What’s Sacred?

Here just a long quote of a passage I really liked that I think bears repeating (page 315):

What’s sacred to me? thought Fate. The vague pain I feel at the passing of my mother? An understanding of what can’t be fixed? Or the kind of pang in the stomach I feel when I look at this woman? And why do I feel a pang, if that’s what it is, when she looks at me and not when her friend looks at me? Because her friend is nowhere near as beautiful, thought Fate. Which seems to suggest that what’s sacred to me is beauty, a pretty girl with perfect features. And what if all of a sudden the most beautiful actress in Hollywood appeared in the middle of this big, repulsive restaurant, would I still feel a pang each time my eyes surreptitiously met this girl’s or would the sudden appearance of a superior beauty, a beauty enhanced by recognition, relieve the pang, diminish her beauty to ordinary levels, the beauty of a slightly odd girl out to have a good time on a weekend night with three slightly peculiar men and a woman who basically seems like a hooker? And who am I to think that Rosita Méndez seems like a hooker? thought Fate. Do I really know enough about Mexican hookers to be able to recognize them at a glance? Do I know anything about innocence or pain? Do I know anything about women? I like to watch videos, thought Fate. I also like to go to the movies. I like to sleep with women. Right now I don’t have a steady girlfriend, but I know what it’s like to have one. Do I see the sacred anywhere? All I register is practical experiences, thought Fate. An emptiness to be filled, a hunger to be satisfied, people to talk to so I can finish my article and get paid. And why do I think the men Rosa Amalfitano is out with are peculiar? What’s peculiar about them? And why am I so sure that if a Hollywood actress appeared all of a sudden Rosa Amalfitano’s beauty would fade? What if it didn’t? What if it sped up? And what if everything began to accelerate from the instant a Hollywood actress crossed the threshold of El Rey del Taco?

A few pages earlier (302), we see this, which came to mind because of the reference to speed (check also page 300 for such a reference, which recalls Espinoza’s dream about the painting whose figures seem to move imperceptibly, as if time is slowed):

He thought about his mother and what she must have thought about at night in Harlem, not looking out the window to see the few stars shining in the sky, sitting in front of the TV or washing dishes in the kitchen with laughter coming from the TV, black people and white people laughing, telling jokes that she might have thought were funny, although probably she didn’t even pay much attention to what was being said, busy washing the dishes she had just used and the pot she had just used and the fork and spoon she had just used, peaceful in a way that seemed to go beyond simple peacefulness, thought Fate, or maybe not, maybe her peacefulness was just peacefulness and a hint of weariness, peacefulness and banked embers, peacefulness and tranquillity and sleepiness, which is ultimately (sleepiness, that is) the wellspring and also the last refuge of peacefulness. But then peacefulness isn’t peacefulness, thought Fate. Or what we think of as peacefulness is wrong and peacefulness or the realms of peacefulness are really no more than a gauge of movement, an accelerator or a brake, depending.

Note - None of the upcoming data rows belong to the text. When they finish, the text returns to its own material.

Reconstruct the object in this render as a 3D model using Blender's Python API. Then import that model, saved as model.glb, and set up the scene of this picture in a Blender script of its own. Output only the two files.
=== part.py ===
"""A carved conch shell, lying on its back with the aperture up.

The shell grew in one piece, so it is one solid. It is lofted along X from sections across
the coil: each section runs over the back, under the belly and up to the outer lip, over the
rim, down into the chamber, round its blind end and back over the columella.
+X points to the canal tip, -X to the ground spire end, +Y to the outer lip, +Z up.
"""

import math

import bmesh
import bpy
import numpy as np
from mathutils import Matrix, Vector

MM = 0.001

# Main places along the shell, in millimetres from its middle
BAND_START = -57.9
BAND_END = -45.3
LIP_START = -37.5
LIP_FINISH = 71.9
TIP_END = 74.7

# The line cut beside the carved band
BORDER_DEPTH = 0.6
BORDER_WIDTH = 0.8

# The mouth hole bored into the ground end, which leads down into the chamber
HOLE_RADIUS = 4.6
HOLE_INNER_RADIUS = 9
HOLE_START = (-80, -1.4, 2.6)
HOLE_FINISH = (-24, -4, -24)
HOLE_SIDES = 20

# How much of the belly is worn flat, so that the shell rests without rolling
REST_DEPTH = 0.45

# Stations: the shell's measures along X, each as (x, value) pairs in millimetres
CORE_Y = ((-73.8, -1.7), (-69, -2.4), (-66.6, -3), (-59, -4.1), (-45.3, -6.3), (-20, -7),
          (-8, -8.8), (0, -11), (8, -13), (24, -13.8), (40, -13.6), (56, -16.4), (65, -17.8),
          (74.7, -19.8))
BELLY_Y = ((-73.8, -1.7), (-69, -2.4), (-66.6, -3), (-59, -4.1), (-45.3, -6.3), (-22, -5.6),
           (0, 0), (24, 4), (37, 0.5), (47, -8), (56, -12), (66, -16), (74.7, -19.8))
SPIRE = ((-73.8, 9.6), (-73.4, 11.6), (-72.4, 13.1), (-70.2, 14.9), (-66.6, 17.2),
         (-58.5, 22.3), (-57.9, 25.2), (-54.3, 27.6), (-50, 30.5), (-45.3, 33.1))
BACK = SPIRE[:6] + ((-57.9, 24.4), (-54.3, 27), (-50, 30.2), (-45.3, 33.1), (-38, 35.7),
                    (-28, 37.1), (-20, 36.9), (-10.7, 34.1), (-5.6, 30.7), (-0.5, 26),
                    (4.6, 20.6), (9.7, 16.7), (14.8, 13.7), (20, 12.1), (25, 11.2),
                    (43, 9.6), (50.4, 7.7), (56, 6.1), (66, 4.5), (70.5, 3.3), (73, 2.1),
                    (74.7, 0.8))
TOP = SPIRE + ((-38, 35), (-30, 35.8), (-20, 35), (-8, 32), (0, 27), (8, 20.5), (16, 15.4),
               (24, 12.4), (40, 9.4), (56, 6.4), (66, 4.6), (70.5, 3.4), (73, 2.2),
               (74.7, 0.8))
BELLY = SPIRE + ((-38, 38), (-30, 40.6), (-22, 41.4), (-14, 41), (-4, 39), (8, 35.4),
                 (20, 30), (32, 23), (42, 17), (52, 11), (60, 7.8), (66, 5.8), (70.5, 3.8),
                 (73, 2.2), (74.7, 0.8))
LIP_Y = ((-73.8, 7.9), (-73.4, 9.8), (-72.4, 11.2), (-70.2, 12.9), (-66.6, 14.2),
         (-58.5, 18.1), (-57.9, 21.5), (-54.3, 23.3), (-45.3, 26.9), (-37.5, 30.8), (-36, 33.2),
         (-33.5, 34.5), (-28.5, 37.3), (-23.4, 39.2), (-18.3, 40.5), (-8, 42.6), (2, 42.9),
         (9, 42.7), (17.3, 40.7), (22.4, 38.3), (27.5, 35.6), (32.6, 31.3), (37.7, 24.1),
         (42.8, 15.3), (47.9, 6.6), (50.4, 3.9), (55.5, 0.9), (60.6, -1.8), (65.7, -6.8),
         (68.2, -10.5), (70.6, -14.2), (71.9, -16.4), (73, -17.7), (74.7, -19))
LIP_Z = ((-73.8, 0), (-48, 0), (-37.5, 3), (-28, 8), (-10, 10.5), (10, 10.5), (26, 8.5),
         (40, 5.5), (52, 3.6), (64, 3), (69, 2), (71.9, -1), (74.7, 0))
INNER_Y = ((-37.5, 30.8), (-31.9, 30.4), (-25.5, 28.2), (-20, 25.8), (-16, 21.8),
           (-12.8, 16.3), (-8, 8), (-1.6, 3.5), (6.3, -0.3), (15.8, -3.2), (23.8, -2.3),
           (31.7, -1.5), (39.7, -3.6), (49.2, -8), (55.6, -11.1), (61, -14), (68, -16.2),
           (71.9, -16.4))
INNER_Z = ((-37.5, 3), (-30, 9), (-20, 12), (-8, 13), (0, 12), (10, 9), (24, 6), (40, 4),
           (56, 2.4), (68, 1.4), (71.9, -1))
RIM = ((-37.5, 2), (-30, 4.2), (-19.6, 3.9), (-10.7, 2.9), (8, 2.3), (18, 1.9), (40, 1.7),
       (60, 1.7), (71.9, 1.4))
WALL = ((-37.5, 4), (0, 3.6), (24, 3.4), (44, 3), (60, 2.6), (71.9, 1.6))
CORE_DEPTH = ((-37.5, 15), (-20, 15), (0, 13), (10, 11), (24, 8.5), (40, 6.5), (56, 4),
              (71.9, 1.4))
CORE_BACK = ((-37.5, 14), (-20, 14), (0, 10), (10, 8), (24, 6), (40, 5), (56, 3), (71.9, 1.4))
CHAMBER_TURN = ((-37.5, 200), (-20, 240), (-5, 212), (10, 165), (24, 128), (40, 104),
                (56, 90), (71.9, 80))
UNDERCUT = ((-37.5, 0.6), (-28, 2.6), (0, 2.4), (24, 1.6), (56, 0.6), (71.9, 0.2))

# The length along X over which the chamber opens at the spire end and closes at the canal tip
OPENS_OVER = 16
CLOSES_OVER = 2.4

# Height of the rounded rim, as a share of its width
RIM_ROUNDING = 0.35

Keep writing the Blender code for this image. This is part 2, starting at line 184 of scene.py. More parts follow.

7 thoughts on “What’s Sacred?

  1. stevebrassawe March 1, 2010 / 12:24 pm

    This passage about the sacred is extremely important, Daryl. I think that you are perceptive to focus on it. I would venture to predict that we will be returning to this subject in the near future more than once.

  2. Dan Summers March 1, 2010 / 5:39 pm

    I think it is particularly ironic that Fate contemplates the sacred while sitting in that horrible, horrible restaraunt. It sounds like something out of a post-modern take on Dante.

    • Maria Bustillos March 6, 2010 / 11:04 am

      LOVE this observation.

  3. Steve March 3, 2010 / 9:11 pm

    El Rey del Taco, decorated like a McDonald’s but in an unsettling way.

    Fate himself says, “This place is like hell.”

    • Jeff Anderson March 5, 2010 / 4:18 pm

      This is funny: Is there a way for a possibly-comic-book-based taco chain to be decorated like a McDonald’s that isn’t unsettling? And not being a Catholic, and being thus unfamiliar with much of the…stuff, I wonder whether there may be a (parodic) link between the scenes from the life of the Rey del Taco and the stations of the cross. Is there anything in that?

      • stevebrassawe March 8, 2010 / 3:08 pm

        I cannot tell you how hard I have been laughing about this stations of the cross idea of yours.

        I am not saying there is nothing to it, though. No. Never. Let me consult some doctrinal experts.